====== DATA SHOWN

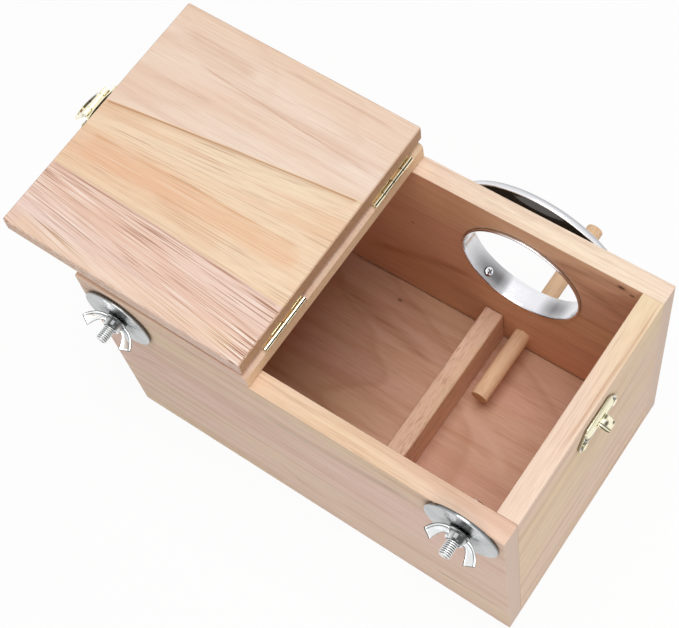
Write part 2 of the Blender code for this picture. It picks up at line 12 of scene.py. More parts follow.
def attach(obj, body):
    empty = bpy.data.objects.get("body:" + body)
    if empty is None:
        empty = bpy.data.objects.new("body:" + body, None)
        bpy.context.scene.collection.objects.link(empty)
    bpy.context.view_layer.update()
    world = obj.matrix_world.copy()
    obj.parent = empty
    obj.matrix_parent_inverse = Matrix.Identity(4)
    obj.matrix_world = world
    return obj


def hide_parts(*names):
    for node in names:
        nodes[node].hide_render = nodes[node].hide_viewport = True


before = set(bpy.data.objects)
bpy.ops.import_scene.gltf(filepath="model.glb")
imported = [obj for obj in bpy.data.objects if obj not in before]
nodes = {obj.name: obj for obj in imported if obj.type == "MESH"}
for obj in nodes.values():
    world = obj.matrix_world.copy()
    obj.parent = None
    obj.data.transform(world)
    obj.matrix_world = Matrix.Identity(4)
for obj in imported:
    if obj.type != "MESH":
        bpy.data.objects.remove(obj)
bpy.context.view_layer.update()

============

### TASK OBJECTIVE
Scan the material above for the word "update". Copy each line where it occurs.

### PROBLEM SOLUTION
    bpy.context.view_layer.update()
bpy.context.view_layer.update()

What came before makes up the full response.